Requirements >> Extract the listing in its entirety, keeping each line identical to the original.
-- Entries provided start --
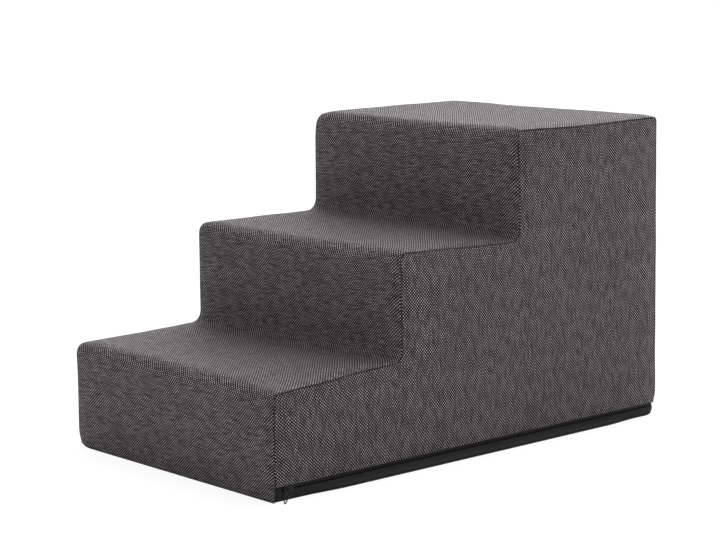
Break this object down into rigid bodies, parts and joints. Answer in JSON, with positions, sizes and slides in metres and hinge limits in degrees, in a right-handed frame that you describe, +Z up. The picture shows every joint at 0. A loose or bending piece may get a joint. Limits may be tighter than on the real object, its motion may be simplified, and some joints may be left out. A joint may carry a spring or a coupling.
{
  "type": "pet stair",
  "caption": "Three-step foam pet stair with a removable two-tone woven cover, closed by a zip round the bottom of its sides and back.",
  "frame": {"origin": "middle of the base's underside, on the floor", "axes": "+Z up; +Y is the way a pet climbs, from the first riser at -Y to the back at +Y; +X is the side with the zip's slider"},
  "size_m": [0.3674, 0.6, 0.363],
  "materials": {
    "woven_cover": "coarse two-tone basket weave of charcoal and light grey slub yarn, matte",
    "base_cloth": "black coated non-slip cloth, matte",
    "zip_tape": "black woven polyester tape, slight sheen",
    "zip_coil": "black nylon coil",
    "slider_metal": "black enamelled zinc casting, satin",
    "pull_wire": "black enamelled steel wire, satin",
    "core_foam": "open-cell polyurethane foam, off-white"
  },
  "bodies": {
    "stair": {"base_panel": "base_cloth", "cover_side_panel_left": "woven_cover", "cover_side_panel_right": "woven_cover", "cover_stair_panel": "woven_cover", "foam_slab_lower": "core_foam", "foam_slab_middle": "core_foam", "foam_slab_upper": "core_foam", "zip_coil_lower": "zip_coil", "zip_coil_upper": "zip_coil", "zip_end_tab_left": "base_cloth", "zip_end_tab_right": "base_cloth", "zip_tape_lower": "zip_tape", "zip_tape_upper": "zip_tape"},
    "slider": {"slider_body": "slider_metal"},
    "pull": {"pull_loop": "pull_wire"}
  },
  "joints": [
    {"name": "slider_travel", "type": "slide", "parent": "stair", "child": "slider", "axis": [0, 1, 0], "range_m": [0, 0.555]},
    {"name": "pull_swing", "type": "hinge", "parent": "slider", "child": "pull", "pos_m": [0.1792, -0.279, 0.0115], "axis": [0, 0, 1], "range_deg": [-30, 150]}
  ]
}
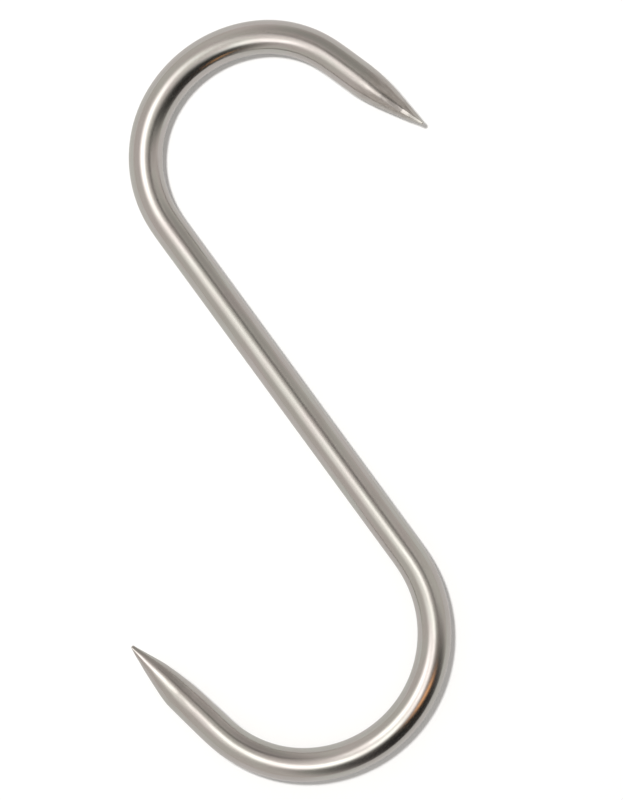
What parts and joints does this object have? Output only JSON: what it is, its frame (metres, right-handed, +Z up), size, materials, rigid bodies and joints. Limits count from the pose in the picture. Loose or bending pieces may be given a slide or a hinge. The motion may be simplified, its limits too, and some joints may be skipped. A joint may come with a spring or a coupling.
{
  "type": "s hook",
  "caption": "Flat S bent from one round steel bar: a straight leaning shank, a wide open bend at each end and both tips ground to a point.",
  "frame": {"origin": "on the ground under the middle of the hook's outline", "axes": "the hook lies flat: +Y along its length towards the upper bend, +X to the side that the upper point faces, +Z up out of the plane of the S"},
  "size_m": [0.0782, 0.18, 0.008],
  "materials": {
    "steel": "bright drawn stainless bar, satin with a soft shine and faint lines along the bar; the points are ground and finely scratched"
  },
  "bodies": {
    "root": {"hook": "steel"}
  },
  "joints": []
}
-- Entries provided end --
Reply to the task >>
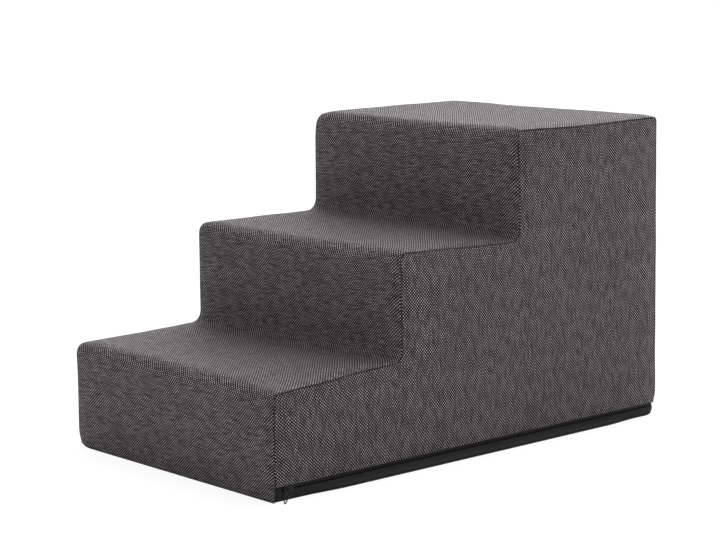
Break this object down into rigid bodies, parts and joints. Answer in JSON, with positions, sizes and slides in metres and hinge limits in degrees, in a right-handed frame that you describe, +Z up. The picture shows every joint at 0. A loose or bending piece may get a joint. Limits may be tighter than on the real object, its motion may be simplified, and some joints may be left out. A joint may carry a spring or a coupling.
{
  "type": "pet stair",
  "caption": "Three-step foam pet stair with a removable two-tone woven cover, closed by a zip round the bottom of its sides and back.",
  "frame": {"origin": "middle of the base's underside, on the floor", "axes": "+Z up; +Y is the way a pet climbs, from the first riser at -Y to the back at +Y; +X is the side with the zip's slider"},
  "size_m": [0.3674, 0.6, 0.363],
  "materials": {
    "woven_cover": "coarse two-tone basket weave of charcoal and light grey slub yarn, matte",
    "base_cloth": "black coated non-slip cloth, matte",
    "zip_tape": "black woven polyester tape, slight sheen",
    "zip_coil": "black nylon coil",
    "slider_metal": "black enamelled zinc casting, satin",
    "pull_wire": "black enamelled steel wire, satin",
    "core_foam": "open-cell polyurethane foam, off-white"
  },
  "bodies": {
    "stair": {"base_panel": "base_cloth", "cover_side_panel_left": "woven_cover", "cover_side_panel_right": "woven_cover", "cover_stair_panel": "woven_cover", "foam_slab_lower": "core_foam", "foam_slab_middle": "core_foam", "foam_slab_upper": "core_foam", "zip_coil_lower": "zip_coil", "zip_coil_upper": "zip_coil", "zip_end_tab_left": "base_cloth", "zip_end_tab_right": "base_cloth", "zip_tape_lower": "zip_tape", "zip_tape_upper": "zip_tape"},
    "slider": {"slider_body": "slider_metal"},
    "pull": {"pull_loop": "pull_wire"}
  },
  "joints": [
    {"name": "slider_travel", "type": "slide", "parent": "stair", "child": "slider", "axis": [0, 1, 0], "range_m": [0, 0.555]},
    {"name": "pull_swing", "type": "hinge", "parent": "slider", "child": "pull", "pos_m": [0.1792, -0.279, 0.0115], "axis": [0, 0, 1], "range_deg": [-30, 150]}
  ]
}
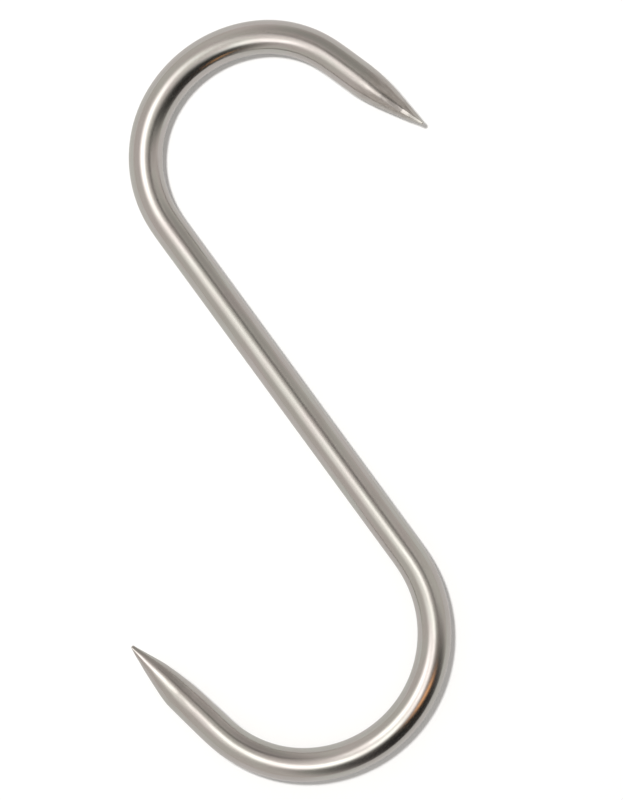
What parts and joints does this object have? Output only JSON: what it is, its frame (metres, right-handed, +Z up), size, materials, rigid bodies and joints. Limits count from the pose in the picture. Loose or bending pieces may be given a slide or a hinge. The motion may be simplified, its limits too, and some joints may be skipped. A joint may come with a spring or a coupling.
{
  "type": "s hook",
  "caption": "Flat S bent from one round steel bar: a straight leaning shank, a wide open bend at each end and both tips ground to a point.",
  "frame": {"origin": "on the ground under the middle of the hook's outline", "axes": "the hook lies flat: +Y along its length towards the upper bend, +X to the side that the upper point faces, +Z up out of the plane of the S"},
  "size_m": [0.0782, 0.18, 0.008],
  "materials": {
    "steel": "bright drawn stainless bar, satin with a soft shine and faint lines along the bar; the points are ground and finely scratched"
  },
  "bodies": {
    "root": {"hook": "steel"}
  },
  "joints": []
}